A couple of weeks ago, at Google Cloud Next ‘24 in Tokyo, we announced the general availability of new capabilities to make it easy to build distributed counters in Bigtable, empowering you to focus on growth, not data wrangling. Read on for a deep dive on counters in Bigtable, the use cases, and how to get started.
Counting with Bigtable
Distributed counting needs special data structures to handle large data volumes with low latency. This allows processing event streams in real-time for analytics and machine learning. Ultimately, it enables use cases such as fraud detection, personalization, and operational reporting.
Bigtable’s new aggregate types are such structures that make it easy to sum daily user engagement, find the minimum to determine the lowest sensor reading, use a maximum to identify your peak usage, or track an approximate count of distinct users. These new specialized types take advantage of certain properties of the operations such as the commutative and associative nature of the math to much more efficiently perform calculations at write-time at scale, even in globe-spanning deployments, and reduce the need for complex, time-consuming, costly streaming architectures.
Image provides an example of a counter that you have probably seen before that is tracking engagement as likes, dislikes, and views over time.
Let’s now take a look at how Bigtable can streamline your analytics workflows.
Example use cases
Imagine you’re running a social media app and need to track billions of interactions with content every day throughout the world, such as the total number of impressions, views, and clicks. This use case is not much different than tracking interactions with ads in marketing, product listings in retail or page views on any website. In the past, you had two main options. Either you could write each activity to the database and then run multiple queries to calculate the totals; that can be expensive, result in delayed metrics, and negatively impact serving performance during processing, even on specialized columnar systems. Or you could turn to a streaming framework, which, while capable of handling real-time data, has a complicated architecture with management overhead and significant additional costs.

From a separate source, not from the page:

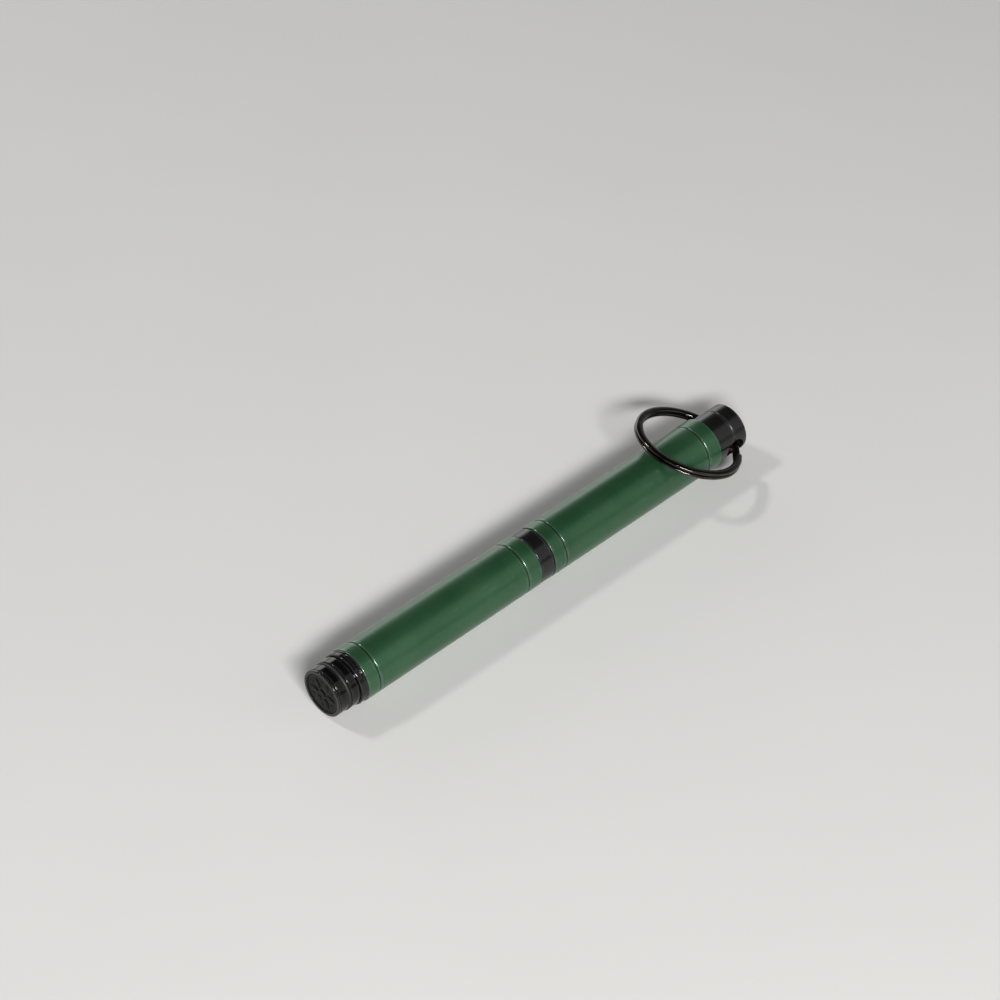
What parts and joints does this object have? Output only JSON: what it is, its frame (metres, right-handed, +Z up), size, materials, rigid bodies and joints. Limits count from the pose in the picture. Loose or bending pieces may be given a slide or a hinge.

With Bigtable, you can simply increment a counter for each activity as it occurs, which makes the total count available within Bigtable instantly. You can also decrement, even delete or reset counts, and the numbers will synchronize. The results can be read from a dashboard or application with single-digit millisecond latency, providing your global workforce, partners, advertisers, and customers with up-to-date key engagement metrics for various campaigns and marketing initiatives.
While seemingly simple, counting can be quite powerful. Consider these additional use cases:
Web analytics: Measure Unique visitors, daily/weekly/monthly active users.
AdTech: Track impressions, engagements, clicks for ads served.
IoT & telemetry: Aggregate sensor data, track device usage, or identify trends and anomalies.
Social media: Measure user interactions, analyze content popularity, or track trending topics.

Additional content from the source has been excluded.